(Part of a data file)
────────────────────

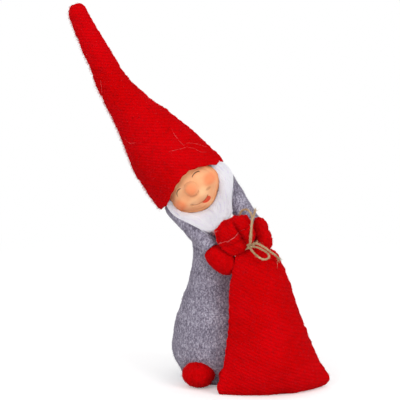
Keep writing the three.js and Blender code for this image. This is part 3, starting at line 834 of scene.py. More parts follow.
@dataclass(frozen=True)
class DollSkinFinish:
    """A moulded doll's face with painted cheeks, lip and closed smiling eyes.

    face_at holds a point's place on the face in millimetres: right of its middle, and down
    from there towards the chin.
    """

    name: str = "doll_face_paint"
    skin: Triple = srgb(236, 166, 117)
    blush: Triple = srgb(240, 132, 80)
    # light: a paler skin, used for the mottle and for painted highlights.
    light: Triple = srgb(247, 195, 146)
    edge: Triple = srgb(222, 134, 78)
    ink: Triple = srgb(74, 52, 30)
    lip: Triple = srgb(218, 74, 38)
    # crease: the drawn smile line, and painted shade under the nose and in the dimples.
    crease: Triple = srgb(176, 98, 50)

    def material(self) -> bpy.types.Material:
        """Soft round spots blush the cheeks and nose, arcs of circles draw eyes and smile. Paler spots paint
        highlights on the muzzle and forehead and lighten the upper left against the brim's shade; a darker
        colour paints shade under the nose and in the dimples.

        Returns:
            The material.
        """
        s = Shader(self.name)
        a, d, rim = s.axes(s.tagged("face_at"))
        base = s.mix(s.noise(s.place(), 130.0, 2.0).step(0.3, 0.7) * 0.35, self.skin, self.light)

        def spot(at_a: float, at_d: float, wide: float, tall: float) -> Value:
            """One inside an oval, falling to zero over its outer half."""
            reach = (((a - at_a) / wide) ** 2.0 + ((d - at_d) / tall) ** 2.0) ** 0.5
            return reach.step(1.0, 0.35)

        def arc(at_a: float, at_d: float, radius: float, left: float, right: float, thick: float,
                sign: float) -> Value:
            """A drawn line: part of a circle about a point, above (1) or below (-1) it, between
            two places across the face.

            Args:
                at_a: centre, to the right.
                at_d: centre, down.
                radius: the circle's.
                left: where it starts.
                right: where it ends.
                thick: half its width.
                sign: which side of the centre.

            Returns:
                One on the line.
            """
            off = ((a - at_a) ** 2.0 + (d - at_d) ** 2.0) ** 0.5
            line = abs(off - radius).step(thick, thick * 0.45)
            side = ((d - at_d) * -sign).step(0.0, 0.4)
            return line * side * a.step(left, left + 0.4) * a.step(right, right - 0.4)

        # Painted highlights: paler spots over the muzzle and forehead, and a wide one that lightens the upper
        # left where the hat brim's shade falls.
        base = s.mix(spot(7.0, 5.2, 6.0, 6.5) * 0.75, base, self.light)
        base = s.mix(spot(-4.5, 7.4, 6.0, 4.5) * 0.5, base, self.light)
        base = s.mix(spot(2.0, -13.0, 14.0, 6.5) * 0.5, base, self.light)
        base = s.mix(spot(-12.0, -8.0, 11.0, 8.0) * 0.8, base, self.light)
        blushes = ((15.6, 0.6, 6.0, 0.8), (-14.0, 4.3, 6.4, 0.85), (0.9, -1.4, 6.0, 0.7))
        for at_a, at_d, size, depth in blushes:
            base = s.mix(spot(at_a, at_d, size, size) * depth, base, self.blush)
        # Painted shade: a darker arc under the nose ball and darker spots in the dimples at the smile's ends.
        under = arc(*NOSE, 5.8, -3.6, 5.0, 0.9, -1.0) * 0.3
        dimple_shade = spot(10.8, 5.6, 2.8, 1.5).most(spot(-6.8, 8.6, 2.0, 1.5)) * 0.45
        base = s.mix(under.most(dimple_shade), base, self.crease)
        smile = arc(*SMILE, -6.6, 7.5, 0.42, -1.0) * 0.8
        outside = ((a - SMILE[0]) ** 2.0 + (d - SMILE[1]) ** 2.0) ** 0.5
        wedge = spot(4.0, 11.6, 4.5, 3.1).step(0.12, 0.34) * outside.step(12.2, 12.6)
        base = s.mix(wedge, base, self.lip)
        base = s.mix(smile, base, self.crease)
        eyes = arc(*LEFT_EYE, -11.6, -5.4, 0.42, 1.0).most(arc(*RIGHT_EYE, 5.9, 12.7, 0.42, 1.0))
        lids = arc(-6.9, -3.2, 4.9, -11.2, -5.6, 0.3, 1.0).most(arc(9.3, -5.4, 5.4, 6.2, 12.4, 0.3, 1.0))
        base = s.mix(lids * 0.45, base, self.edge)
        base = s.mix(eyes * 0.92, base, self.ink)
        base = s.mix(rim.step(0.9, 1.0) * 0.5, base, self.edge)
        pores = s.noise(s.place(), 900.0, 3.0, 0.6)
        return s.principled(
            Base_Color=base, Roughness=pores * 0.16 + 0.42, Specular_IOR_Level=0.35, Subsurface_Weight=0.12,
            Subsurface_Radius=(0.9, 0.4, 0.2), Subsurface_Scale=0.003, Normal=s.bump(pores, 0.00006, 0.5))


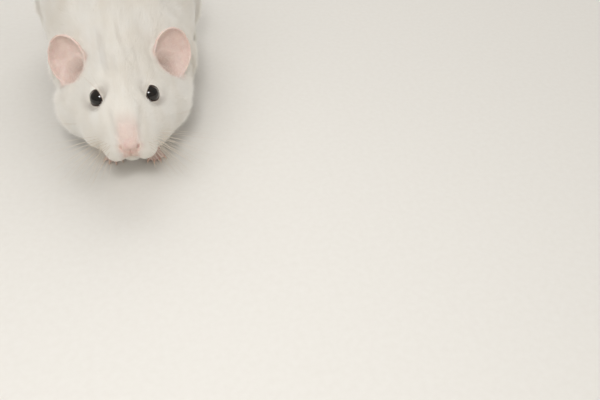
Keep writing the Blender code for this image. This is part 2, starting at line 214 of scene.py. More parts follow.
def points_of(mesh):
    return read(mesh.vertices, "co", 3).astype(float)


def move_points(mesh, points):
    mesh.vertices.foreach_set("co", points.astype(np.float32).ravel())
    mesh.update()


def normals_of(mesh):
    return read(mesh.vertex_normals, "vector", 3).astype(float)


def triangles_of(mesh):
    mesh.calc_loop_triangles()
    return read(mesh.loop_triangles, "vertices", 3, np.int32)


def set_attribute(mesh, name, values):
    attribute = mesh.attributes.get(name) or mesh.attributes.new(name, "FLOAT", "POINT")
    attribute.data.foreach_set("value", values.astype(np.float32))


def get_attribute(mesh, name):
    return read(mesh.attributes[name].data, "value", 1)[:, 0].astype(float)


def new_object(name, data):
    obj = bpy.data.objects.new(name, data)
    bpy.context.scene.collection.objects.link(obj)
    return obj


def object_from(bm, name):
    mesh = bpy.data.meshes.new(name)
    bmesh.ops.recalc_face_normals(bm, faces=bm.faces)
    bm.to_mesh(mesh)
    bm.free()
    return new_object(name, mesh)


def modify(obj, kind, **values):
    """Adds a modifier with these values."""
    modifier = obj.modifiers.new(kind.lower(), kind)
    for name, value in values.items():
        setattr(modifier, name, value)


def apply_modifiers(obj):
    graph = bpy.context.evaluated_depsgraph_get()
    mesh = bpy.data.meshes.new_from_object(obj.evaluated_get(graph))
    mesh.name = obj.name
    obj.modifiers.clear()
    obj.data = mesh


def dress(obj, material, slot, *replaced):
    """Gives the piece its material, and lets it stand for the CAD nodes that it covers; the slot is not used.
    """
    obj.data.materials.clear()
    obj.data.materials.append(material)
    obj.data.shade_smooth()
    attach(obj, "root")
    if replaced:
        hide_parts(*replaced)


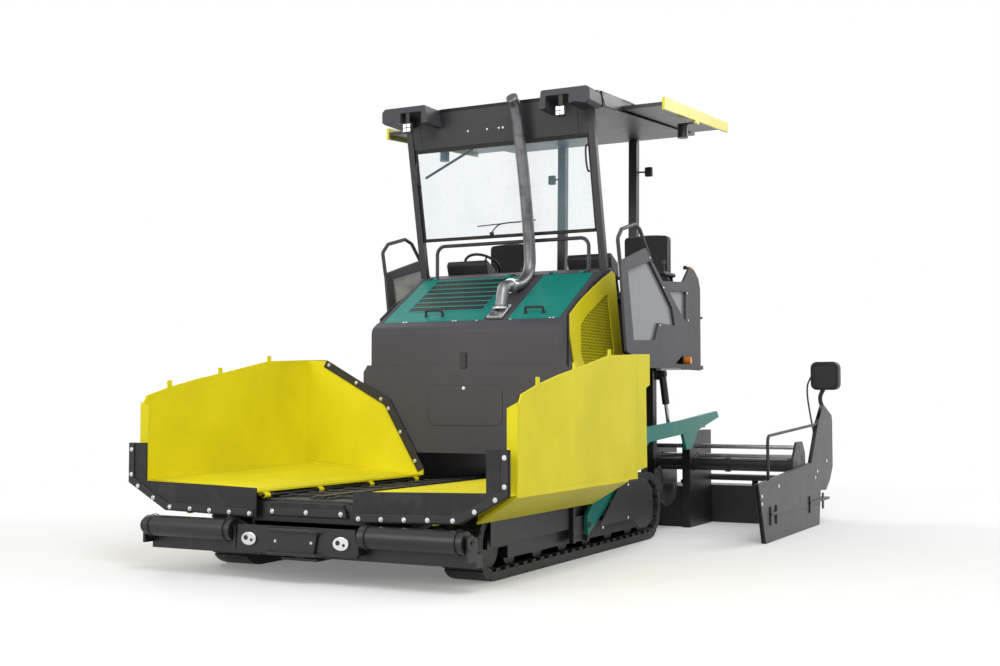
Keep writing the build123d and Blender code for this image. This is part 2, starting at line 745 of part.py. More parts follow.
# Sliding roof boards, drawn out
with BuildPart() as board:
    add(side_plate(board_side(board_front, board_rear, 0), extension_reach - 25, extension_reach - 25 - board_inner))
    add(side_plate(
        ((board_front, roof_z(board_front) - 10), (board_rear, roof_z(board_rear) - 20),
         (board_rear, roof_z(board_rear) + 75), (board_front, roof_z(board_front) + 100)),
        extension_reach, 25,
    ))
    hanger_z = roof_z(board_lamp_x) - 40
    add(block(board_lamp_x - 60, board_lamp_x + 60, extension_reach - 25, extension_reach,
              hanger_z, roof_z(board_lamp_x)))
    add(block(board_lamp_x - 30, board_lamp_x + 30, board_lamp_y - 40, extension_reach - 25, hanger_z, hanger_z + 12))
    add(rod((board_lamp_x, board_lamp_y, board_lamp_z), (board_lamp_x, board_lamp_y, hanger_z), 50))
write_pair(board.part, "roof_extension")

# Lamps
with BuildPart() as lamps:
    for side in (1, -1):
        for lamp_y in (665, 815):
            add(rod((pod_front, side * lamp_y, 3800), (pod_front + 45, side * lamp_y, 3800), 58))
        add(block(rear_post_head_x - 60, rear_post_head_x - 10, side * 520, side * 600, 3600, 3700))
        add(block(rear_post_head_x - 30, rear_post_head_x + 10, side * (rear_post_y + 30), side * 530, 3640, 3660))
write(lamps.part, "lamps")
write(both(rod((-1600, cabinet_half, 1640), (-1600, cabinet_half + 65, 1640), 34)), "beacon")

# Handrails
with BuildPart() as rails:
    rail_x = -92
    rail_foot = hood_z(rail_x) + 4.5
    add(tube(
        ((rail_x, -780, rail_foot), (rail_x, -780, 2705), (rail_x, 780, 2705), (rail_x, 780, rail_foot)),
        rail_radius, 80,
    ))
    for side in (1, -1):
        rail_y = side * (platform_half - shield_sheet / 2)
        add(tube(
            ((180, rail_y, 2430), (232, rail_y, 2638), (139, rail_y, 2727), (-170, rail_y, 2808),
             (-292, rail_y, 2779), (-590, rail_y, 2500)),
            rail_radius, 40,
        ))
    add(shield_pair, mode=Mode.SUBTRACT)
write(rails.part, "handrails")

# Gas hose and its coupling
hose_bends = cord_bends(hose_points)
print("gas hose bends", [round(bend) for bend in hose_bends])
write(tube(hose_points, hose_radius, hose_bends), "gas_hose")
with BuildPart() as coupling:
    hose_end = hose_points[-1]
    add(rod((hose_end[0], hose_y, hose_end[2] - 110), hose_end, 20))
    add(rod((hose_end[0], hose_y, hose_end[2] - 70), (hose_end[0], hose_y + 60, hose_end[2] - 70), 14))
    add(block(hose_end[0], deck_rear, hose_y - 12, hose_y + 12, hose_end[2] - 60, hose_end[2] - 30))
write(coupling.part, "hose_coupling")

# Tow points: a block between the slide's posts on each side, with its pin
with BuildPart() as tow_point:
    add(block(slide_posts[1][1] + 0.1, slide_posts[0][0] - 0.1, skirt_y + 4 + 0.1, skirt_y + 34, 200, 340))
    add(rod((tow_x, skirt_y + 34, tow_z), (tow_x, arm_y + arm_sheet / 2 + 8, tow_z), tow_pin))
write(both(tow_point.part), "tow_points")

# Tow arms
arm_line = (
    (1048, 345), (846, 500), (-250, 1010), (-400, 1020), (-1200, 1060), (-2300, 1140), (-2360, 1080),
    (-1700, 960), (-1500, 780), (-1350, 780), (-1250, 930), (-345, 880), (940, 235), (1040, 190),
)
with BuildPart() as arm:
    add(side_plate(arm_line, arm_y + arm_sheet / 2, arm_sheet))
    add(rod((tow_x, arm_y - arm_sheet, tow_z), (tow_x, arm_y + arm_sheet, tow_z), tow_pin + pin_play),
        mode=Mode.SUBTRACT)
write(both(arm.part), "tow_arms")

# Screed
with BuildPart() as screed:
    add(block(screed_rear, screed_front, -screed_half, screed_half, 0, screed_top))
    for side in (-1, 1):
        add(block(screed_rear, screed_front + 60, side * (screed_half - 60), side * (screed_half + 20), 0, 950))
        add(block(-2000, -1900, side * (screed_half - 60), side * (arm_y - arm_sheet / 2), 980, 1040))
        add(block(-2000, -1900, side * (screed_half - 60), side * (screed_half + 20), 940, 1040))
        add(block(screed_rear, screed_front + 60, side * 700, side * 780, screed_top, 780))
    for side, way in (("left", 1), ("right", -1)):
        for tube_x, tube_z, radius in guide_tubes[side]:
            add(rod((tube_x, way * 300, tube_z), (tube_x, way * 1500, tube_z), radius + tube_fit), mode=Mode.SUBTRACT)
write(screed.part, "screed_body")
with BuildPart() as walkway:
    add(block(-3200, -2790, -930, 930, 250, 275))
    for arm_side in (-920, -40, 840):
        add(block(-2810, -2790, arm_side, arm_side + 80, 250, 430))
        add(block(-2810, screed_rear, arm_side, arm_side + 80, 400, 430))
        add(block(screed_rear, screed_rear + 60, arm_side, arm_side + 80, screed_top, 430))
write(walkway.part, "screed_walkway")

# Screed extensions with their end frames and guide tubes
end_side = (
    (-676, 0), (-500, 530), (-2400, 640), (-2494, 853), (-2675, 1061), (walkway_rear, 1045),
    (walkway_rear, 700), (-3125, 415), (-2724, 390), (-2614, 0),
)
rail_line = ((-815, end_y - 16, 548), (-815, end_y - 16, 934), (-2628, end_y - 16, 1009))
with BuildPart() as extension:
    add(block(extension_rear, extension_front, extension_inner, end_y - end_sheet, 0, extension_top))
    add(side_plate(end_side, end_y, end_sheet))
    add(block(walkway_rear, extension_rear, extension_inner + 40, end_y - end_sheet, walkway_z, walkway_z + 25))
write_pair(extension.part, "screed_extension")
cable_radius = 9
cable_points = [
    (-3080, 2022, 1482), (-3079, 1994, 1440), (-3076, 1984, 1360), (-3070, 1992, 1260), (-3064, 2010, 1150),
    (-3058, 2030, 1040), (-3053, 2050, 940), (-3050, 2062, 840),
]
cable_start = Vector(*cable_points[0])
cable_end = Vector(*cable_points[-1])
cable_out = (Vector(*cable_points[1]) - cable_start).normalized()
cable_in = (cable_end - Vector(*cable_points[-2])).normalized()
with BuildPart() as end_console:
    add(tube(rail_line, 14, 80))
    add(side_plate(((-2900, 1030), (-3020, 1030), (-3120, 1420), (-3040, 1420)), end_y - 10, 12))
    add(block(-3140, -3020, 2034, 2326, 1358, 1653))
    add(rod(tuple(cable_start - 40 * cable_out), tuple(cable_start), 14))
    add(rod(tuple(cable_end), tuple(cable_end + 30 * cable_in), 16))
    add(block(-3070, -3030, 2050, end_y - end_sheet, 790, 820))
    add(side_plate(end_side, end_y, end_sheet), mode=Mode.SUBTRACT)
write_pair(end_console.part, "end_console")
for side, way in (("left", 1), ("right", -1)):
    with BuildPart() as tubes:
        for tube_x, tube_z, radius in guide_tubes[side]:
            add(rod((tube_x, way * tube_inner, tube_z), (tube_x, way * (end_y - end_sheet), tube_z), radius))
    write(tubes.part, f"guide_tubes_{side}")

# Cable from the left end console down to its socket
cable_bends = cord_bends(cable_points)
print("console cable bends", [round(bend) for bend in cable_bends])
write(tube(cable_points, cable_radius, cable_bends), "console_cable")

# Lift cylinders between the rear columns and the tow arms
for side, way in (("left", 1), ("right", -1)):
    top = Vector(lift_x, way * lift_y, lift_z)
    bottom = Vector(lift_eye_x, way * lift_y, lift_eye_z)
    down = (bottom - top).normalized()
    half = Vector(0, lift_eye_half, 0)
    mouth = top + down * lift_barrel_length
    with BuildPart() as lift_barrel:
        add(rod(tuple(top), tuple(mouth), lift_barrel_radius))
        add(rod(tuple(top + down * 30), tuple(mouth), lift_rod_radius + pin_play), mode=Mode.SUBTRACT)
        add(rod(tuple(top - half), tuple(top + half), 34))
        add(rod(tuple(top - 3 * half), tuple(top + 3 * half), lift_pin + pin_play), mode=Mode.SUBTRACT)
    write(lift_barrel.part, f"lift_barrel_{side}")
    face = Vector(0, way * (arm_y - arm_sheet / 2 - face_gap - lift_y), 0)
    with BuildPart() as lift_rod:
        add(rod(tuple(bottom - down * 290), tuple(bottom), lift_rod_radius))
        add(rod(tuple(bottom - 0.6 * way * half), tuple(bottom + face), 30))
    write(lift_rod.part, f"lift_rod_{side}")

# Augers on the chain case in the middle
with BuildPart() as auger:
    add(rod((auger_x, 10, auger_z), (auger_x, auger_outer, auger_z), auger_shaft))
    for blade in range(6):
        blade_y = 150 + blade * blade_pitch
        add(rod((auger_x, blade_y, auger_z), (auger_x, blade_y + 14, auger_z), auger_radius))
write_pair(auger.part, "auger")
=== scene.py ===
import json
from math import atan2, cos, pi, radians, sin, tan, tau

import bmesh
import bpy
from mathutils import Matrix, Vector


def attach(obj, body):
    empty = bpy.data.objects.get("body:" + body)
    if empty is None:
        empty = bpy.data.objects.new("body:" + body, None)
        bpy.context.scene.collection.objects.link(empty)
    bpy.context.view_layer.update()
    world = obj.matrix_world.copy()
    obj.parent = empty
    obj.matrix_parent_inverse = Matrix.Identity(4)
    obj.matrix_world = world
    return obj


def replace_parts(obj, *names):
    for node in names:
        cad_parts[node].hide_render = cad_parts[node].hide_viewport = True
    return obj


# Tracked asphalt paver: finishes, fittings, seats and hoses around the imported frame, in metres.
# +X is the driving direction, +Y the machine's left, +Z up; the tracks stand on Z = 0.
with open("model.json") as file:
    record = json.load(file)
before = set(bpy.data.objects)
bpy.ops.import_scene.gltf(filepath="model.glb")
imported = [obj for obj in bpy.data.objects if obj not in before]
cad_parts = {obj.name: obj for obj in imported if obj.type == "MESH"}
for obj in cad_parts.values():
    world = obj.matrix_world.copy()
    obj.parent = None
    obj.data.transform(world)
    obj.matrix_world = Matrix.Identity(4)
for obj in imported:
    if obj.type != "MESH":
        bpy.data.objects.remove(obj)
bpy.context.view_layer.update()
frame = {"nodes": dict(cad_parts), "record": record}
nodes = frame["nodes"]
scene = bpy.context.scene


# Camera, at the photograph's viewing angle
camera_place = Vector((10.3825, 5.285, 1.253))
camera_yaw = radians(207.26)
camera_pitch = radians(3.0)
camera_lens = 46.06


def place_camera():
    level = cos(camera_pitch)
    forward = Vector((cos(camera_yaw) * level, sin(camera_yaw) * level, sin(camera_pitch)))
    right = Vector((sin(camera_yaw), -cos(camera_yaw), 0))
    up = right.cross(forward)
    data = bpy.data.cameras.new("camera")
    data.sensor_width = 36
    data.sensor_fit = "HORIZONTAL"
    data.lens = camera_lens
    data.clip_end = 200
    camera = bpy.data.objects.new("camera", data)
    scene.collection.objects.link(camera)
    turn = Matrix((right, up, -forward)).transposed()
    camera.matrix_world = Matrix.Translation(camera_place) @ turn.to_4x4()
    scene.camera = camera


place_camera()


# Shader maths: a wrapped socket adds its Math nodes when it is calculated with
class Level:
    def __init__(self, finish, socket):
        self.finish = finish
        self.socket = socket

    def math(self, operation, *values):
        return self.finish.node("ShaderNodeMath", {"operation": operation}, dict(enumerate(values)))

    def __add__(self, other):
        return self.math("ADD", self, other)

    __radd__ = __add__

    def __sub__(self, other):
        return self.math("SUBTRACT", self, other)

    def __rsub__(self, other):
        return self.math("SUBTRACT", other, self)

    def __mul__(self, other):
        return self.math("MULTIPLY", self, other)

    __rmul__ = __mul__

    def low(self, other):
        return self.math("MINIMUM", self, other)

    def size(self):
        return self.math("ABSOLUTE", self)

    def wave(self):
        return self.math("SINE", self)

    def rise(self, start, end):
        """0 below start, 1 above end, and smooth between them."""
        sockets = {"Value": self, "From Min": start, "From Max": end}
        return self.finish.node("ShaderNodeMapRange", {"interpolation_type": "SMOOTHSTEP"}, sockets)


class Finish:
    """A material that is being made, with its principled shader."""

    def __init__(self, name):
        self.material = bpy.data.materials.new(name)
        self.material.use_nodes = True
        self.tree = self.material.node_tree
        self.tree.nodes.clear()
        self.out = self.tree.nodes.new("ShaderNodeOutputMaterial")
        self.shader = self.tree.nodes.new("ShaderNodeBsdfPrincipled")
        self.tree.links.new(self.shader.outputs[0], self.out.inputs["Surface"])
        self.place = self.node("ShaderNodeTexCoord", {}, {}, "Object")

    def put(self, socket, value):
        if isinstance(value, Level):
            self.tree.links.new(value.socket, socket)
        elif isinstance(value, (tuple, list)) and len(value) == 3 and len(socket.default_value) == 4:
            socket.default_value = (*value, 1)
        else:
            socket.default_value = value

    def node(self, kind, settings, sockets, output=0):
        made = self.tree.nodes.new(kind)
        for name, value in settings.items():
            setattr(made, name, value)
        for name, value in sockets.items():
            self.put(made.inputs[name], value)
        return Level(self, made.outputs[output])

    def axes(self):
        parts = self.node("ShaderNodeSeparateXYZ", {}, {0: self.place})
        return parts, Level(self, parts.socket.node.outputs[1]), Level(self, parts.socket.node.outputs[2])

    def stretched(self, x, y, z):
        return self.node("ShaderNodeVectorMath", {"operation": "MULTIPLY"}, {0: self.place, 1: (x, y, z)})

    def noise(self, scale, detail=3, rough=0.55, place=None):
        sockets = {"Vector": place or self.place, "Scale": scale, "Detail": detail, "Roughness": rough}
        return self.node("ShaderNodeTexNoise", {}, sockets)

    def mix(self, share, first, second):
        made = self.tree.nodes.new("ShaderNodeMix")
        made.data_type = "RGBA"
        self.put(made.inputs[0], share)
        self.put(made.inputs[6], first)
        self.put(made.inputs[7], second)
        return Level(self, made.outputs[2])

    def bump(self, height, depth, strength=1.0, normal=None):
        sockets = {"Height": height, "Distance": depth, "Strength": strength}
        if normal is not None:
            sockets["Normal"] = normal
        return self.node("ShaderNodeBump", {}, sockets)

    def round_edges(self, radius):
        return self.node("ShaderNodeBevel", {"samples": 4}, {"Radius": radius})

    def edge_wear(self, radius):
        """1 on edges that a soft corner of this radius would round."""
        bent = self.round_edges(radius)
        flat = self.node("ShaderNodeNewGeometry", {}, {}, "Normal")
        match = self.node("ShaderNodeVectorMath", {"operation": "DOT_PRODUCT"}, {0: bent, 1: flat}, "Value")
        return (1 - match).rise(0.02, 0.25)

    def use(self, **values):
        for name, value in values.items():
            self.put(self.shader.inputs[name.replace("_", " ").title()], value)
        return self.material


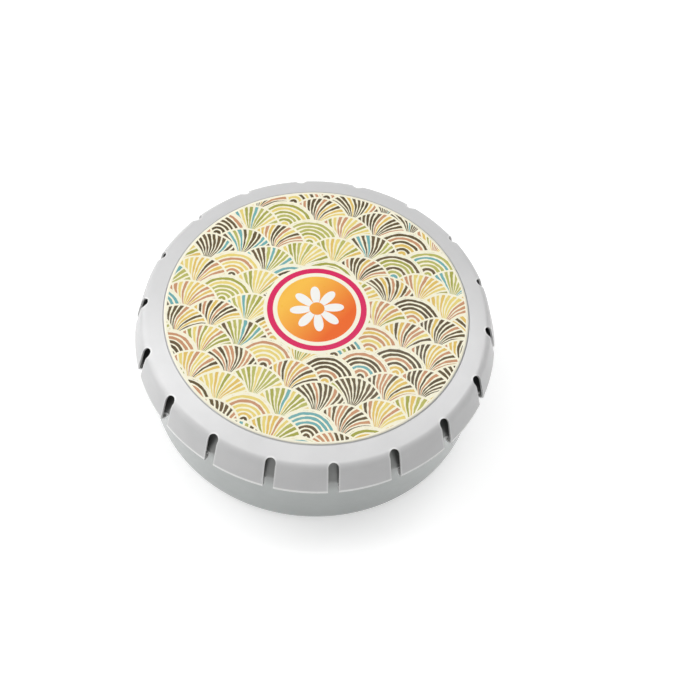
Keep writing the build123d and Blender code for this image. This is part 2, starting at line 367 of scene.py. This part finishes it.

────────────────────

| Exercise |
Everything from the first line through the line containing "closed smiling eyes." should be quoted exactly, and nothing beyond it.

| The response |
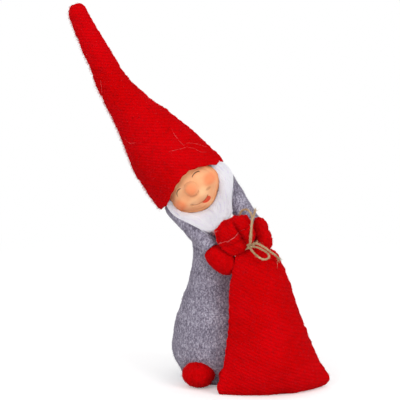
Keep writing the three.js and Blender code for this image. This is part 3, starting at line 834 of scene.py. More parts follow.
@dataclass(frozen=True)
class DollSkinFinish:
    """A moulded doll's face with painted cheeks, lip and closed smiling eyes.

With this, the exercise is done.